## start Extracted records

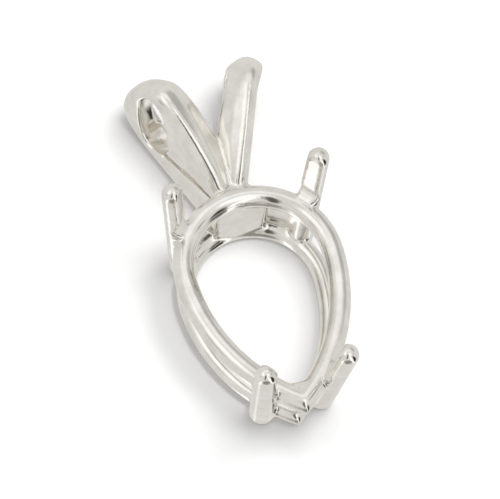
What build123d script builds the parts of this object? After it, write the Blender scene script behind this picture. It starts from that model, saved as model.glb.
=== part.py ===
from math import atan2, cos, degrees, radians, sin
import os

from build123d import *

# A cast silver mounting for a pear-shaped stone, lying on its back.
# Millimetres. X runs across, Y from the point of the pear to the bail, Z up from the surface.
# Until the last step the middle of the pear's round end is at X = Y = 0.

# The stone that the mounting is made for
stone_width = 6.0
stone_length = 9.0

# The two pear-shaped rails
upper_wire = 0.80
lower_wire = 0.68
rail_spacing = 2.32
seat_inset = 0.30
tip_inset = 0.55
side_taper = 0.20
tip_taper = 0.50

# The four prongs
prong_foot = 0.92
prong_top = 0.80
prong_outset = 0.44
prong_rise = 2.87
prong_flat = 0.12
prong_corner = 0.20
foot_clearance = 0.06
round_prong_angle = 39.0
tip_prong_share = 0.793
round_prong_lean = 7.6
tip_prong_lean = 9.1
round_prong_heading = 48.0
tip_prong_heading = -63.0
notch_low = 0.30
notch_high = 1.10
notch_depth = 0.40
notch_floor_share = 0.42

# The plate that joins the rails under the bail
plate_width = 1.62
plate_thickness = 0.95
plate_recess = 0.04
plate_foot = 0.30
plate_chamfer = 0.20
plate_shoulder = 0.15

# The bail
ear_offset = 0.33
ear_splay = 20.5
ear_reach = 5.55
ear_rise = 1.39
ear_clearance = 0.08
band_inside = 0.90
band_outside = 0.42
band_depth = 1.00
band_inner_edge = 0.30
band_outer_edge = 0.55
band_crown = 0.05
band_undercut = 0.90
inner_edge_round = 0.08
brow_round = 0.18
face_round = 0.50
ridge_round = 0.18
outer_edge_round = 0.25
base_round = 0.10
web_inside = 0.45
web_outside = 0.27
crease_depth = 0.35

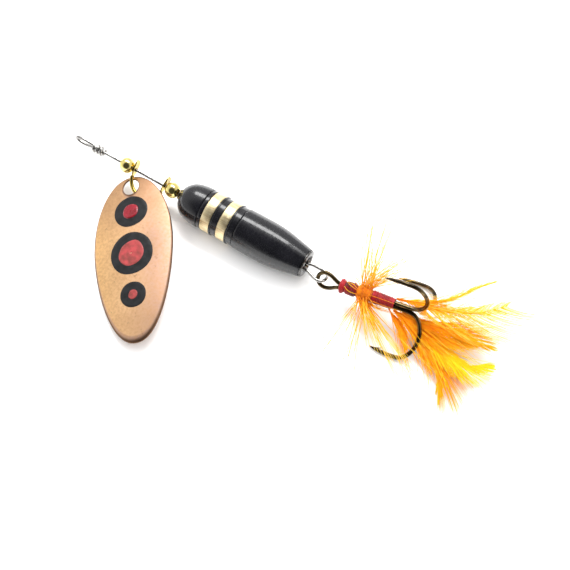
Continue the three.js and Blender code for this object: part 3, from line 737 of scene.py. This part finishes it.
nose = [(0, 1.8), (0.12, 2.3), (0.35, 2.75), (1, 3.5), (2, 4.25), (3.2, 4.75), (4.6, 5.05), (6, 5.2)]
nose = spline([(NOSE_X + x, r) for x, r in nose] + [(NOSE_END - 0.2, 5.22)], 60).tolist()
nose_profile = [(NOSE_X, SEAT_R), *nose, (NOSE_END - 0.06, 5.16), (NOSE_END, 5.05), (NOSE_END, SEAT_R)]
start, end = REAR_RING_END + SEAT_GAP, -RIM - SEAT_GAP
skin = spline([(start + 0.25, BODY_R - 0.02), (-14, BODY_R + 0.02), (-10.5, BODY_R - 0.02), (-8.4, 5.12),
               (-6.2, 4.78), (-4, 4.34), (-2, 3.94), (end, TAIL_R + 0.1)], 70).tolist()
pocket_end, pocket_r = -FERRULE_LENGTH - SEAT_GAP, FERRULE_R + SEAT_GAP
barrel_profile = [(start, SEAT_R), (start, 5.05), (start + 0.08, 5.2), *skin, (end, pocket_r),
                  (pocket_end, pocket_r), (pocket_end, SEAT_R)]
ferrule_profile = [(-FERRULE_LENGTH, TAIL_BORE_R), (-FERRULE_LENGTH, FERRULE_R),
                   (-RIM, FERRULE_R), (-RIM, TAIL_R), (-0.3, TAIL_R + 0.01), (-0.12, TAIL_R - 0.1),
                   (-0.03, TAIL_R - 0.22), (0, TAIL_R - 0.35), (0, TAIL_BORE_R + 0.5), (-0.5, TAIL_BORE_R)]
collar_end = NOSE_X - 2 * SEAT_GAP
core_end = -FERRULE_LENGTH - 2 * SEAT_GAP
tube_profile = [(NOSE_X + 0.1, BORE_R), (NOSE_X + 0.1, CORE_R), (core_end, CORE_R), (core_end, BORE_R)]
body_piece("lacquered_nose", "nose_cone", "black", nose_profile)
body_piece("lacquered_front_ring", "front_ring", "black",
           ring_profile(NOSE_END + SEAT_GAP, FRONT_RING_END, BAND_R - 0.04))
body_piece("turned_front_band", "band_front", "band",
           ring_profile(FRONT_RING_END + SEAT_GAP, BAND_1_END, BAND_R))
body_piece("lacquered_spacer", "band_spacer", "black",
           fin_profile(BAND_1_END + SEAT_GAP, SPACER_END, BAND_R - 0.1))
body_piece("turned_rear_band", "band_rear", "band",
           ring_profile(SPACER_END + SEAT_GAP, BAND_2_END, BAND_R))
body_piece("lacquered_rear_ring", "rear_ring", "black",
           fin_profile(BAND_2_END + SEAT_GAP, REAR_RING_END, BAND_R - 0.06))
body_piece("lacquered_barrel", "barrel", "black", barrel_profile)
body_piece("shade_darkened_tail_rim", "tail_ferrule", "rim", ferrule_profile)
body_piece("dark_nose_collar", "nose_collar", "collar",
           ring_profile(collar_end - COLLAR_THICK, collar_end, COLLAR_R, BORE_R, 0.1))
body_piece("brass_core", "core_tube", "core", tube_profile)

# ---- treble hook ----


def radial(angle, r, x):
    """The point at an angle and a distance from the shank's axis, x along it."""
    return np.array([x, r * math.cos(rad(angle)), r * math.sin(rad(angle))])


def hook_line(angle, front):
    """Stations of one hook, from its point round the bend to a place on the shank."""
    middle, half_gape = (GAPE + STRAND_R) / 2, (GAPE - STRAND_R) / 2
    line = [radial(angle, GAPE + out, SHANK - POINT_LEG * share)
            for out, share in ((-0.5, 1), (-0.25, 0.75), (-0.05, 0.5), (0.03, 0.25))]
    for a in np.radians(np.arange(90, -91, -9)):
        line.append(radial(angle, middle + half_gape * math.sin(a), SHANK + BEND_DEPTH * math.cos(a)))
    return [*line, radial(angle, STRAND_R, (SHANK + front) / 2), radial(angle, STRAND_R, front)]


def taper(line, both=False):
    """The wire's radius along a hook, ground to a point at its start or at both ends."""
    run = run_of(line)
    away = np.minimum(run, run[-1] - run) if both else run
    places = [0, 0.5, POINT_LEG / 4, POINT_LEG / 2, POINT_LEG]
    return np.interp(away, places, [0.03, 0.17, 0.37, 0.49, HOOK_WIRE_R])


def add_barb(shape, angle):
    at, inner = SHANK - POINT_LEG * 0.72, GAPE - 0.55
    line = spline([radial(angle, inner + 0.25, at - 0.6), radial(angle, inner + 0.02, at),
                   radial(angle, inner - 0.3, at + BARB * 0.6), radial(angle, inner - 0.62, at + BARB)], 12)
    shape.tube(line, np.linspace(0.26, 0.03, 12), 10)


first, second, third = HOOK_ANGLES
eye_angle = (first + second) / 2 - 90
middle_of_pair = radial((first + second) / 2, STRAND_R / 2, 0)
strand_half = STRAND_R * math.sqrt(3) / 2
eye_stations = [(2.5, 1.05), (1.3, 1.72), (0, EYE_R), (-1.1, 1.75), (-1.8, 1)]


def strand(station, side):
    x, w = station
    return radial(eye_angle, side * w, x) + middle_of_pair * max(0, x / EYE_END)


def neck(side):
    return radial(eye_angle, side * strand_half, EYE_END) + middle_of_pair


eye_line = [neck(-1), *(strand(q, -1) for q in eye_stations), np.array([-EYE_R, 0, 0]),
            *(strand(q, 1) for q in reversed(eye_stations)), neck(1)]
pair_stations = [*hook_line(first, EYE_END + 1), *eye_line, *reversed(hook_line(second, EYE_END + 1))]
pair_line = spline(pair_stations, 420)
pair = Shape()
pair.tube(pair_line, taper(pair_line, both=True), 16)
add_barb(pair, first)
add_barb(pair, second)
piece("bronzed_double_hook", pair, HOOK, "hook", "hook", ["double_hook"])
single_line = spline(hook_line(third, EYE_END + 1.6), 180)
single = Shape()
single.tube(single_line, taper(single_line), 16)
add_barb(single, third)
piece("bronzed_single_hook", single, HOOK, "hook", "hook", ["single_hook"])

# ---- wound thread ----


FLOSS_PITCH, FLOSS_R, FLOSS_SLACK = 0.33, 0.2, 0.08


def wound(start, end, radii, tone, seed):
    """Close turns of floss over a sleeve, with a little slack in the lay."""
    draw = random.Random(seed)
    shape = Shape()
    stations = np.linspace(start, end, len(radii))
    sleeve = [(x, r - FLOSS_R) for x, r in zip(stations, radii)]
    shape.turned([(start, THREAD_BORE_R), *sleeve, (end, THREAD_BORE_R)], 40, tone=tone)
    count = int((end - start - 2 * FLOSS_R) / FLOSS_PITCH)
    steps = 26
    turn = np.arange(count * steps + 1) / steps
    slack = [draw.uniform(-1, 1) * FLOSS_SLACK for _ in range(count + 2)]
    drift = np.interp(turn, np.arange(count + 2), slack)
    x = start + FLOSS_R + turn * FLOSS_PITCH + drift
    r = np.interp(x, stations, radii) - FLOSS_R * 0.8 + drift * 0.8
    line = np.stack([x, r * np.cos(2 * math.pi * turn), r * np.sin(2 * math.pi * turn)], 1)
    shape.tube(line, FLOSS_R, 8, tone=tone, flat=0.8)
    return shape


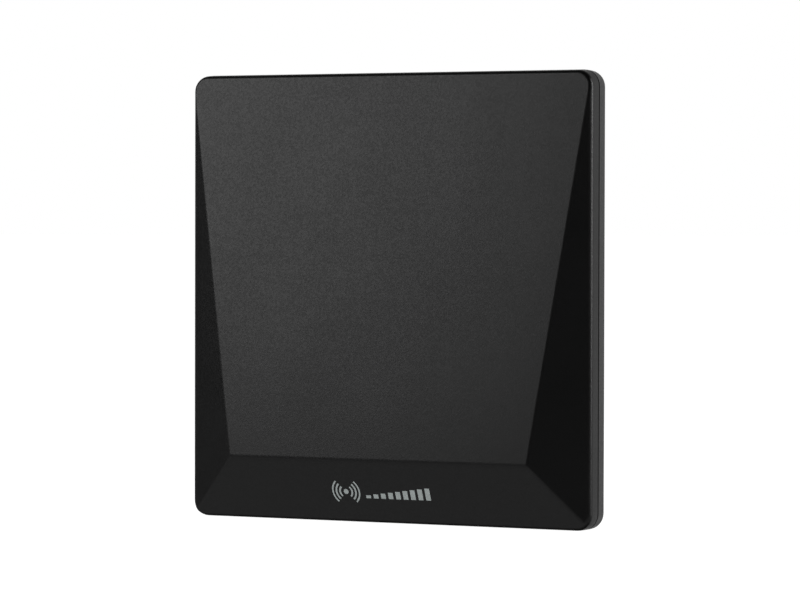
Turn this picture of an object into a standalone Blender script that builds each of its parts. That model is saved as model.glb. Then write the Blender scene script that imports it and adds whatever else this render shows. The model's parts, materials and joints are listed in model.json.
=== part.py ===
"""A flat square panel antenna with a built-in signal booster amplifier.

Metres, +Z up. The faceted front faces -Y, +X is to the right as seen from the front, and the
origin is at the bottom centre of the object's box. The housing is two moulded shells that meet
at a parting groove round the side. The front shell holds the antenna board, and the rear shell
holds the reflector, the amplifier board, a bay with two sockets and a fold-out stand leg.
"""

import itertools
import math

import bmesh
import bpy
from mathutils import Vector
from mathutils.geometry import delaunay_2d_cdt

MM = 0.001
MERGE = 1e-6  # merge distance of turned shapes
FIT = 0.2 * MM  # gap between faces that touch on the real object

# Housing
SIDE = 220 * MM  # width and height
HALF = SIDE / 2
DEPTH = 27.5 * MM
BULGE = 12.4 * MM  # how far the lower corners of the centre plate stand in front of the rim
SIDE_INSET = 28.5 * MM  # width of a side facet at its lower end
LOWER_RISE = 30.6 * MM  # height of the lower facet
CORNER_RADIUS = 8 * MM
CORNER_STEPS = 8
RIM_FILLET = 2.1 * MM
RIM_STEPS = 5
RIM_DRAFT = 0.35 * MM  # how far the rim is drawn in from the seam, except at the bottom
BACK_FILLET = 1.2 * MM
BACK_STEPS = 3
BACK_DRAFT = 0.25 * MM
SEAM_CHAMFER = 0.15 * MM
SIDE_REACH = 0.4 * MM  # a crease is rounded where its two planes are nearer than this along Y
LOWER_REACH = 0.8 * MM  # the same for the softer creases round the lower facet
CREASE_LINES = 5
WALL = 2.2 * MM
FACE_WALL = 2.4 * MM  # the faceted wall, measured along Y

BACK = DEPTH / 2
FRONT = -DEPTH / 2
RIM = FRONT + BULGE
SEAM_FRONT = RIM + 6.8 * MM  # rear edge of the front shell
SEAM_REAR = SEAM_FRONT + 0.7 * MM  # front edge of the rear shell
REAR_INSIDE = BACK - WALL

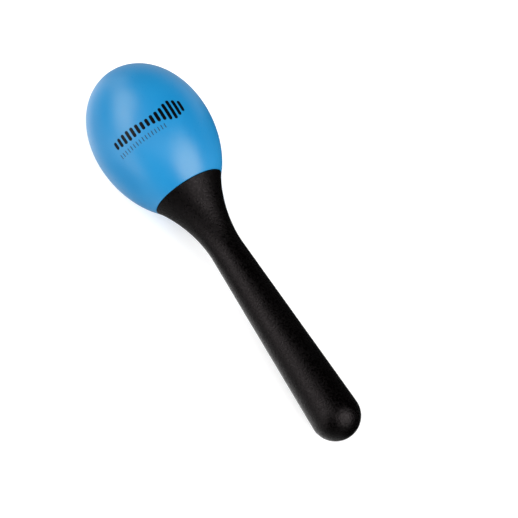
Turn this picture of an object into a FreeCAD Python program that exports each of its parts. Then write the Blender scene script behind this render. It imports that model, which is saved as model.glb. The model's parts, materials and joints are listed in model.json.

## end Extracted records

» Written exercise: Only the lines from the first line of the records through the line containing "crease_depth = 0.35" should be repeated, exactly as they appear.

» Final answer:
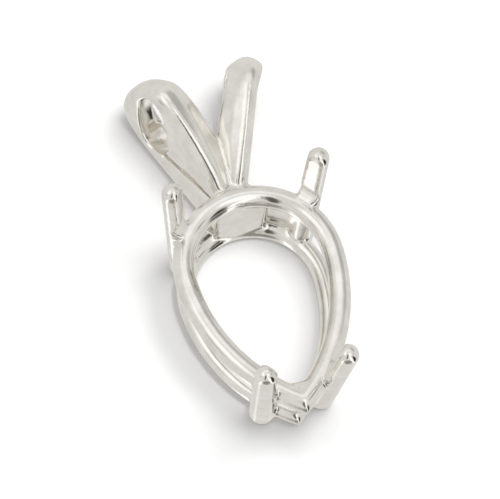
What build123d script builds the parts of this object? After it, write the Blender scene script behind this picture. It starts from that model, saved as model.glb.
=== part.py ===
from math import atan2, cos, degrees, radians, sin
import os

from build123d import *

# A cast silver mounting for a pear-shaped stone, lying on its back.
# Millimetres. X runs across, Y from the point of the pear to the bail, Z up from the surface.
# Until the last step the middle of the pear's round end is at X = Y = 0.

# The stone that the mounting is made for
stone_width = 6.0
stone_length = 9.0

# The two pear-shaped rails
upper_wire = 0.80
lower_wire = 0.68
rail_spacing = 2.32
seat_inset = 0.30
tip_inset = 0.55
side_taper = 0.20
tip_taper = 0.50

# The four prongs
prong_foot = 0.92
prong_top = 0.80
prong_outset = 0.44
prong_rise = 2.87
prong_flat = 0.12
prong_corner = 0.20
foot_clearance = 0.06
round_prong_angle = 39.0
tip_prong_share = 0.793
round_prong_lean = 7.6
tip_prong_lean = 9.1
round_prong_heading = 48.0
tip_prong_heading = -63.0
notch_low = 0.30
notch_high = 1.10
notch_depth = 0.40
notch_floor_share = 0.42

# The plate that joins the rails under the bail
plate_width = 1.62
plate_thickness = 0.95
plate_recess = 0.04
plate_foot = 0.30
plate_chamfer = 0.20
plate_shoulder = 0.15

# The bail
ear_offset = 0.33
ear_splay = 20.5
ear_reach = 5.55
ear_rise = 1.39
ear_clearance = 0.08
band_inside = 0.90
band_outside = 0.42
band_depth = 1.00
band_inner_edge = 0.30
band_outer_edge = 0.55
band_crown = 0.05
band_undercut = 0.90
inner_edge_round = 0.08
brow_round = 0.18
face_round = 0.50
ridge_round = 0.18
outer_edge_round = 0.25
base_round = 0.10
web_inside = 0.45
web_outside = 0.27
crease_depth = 0.35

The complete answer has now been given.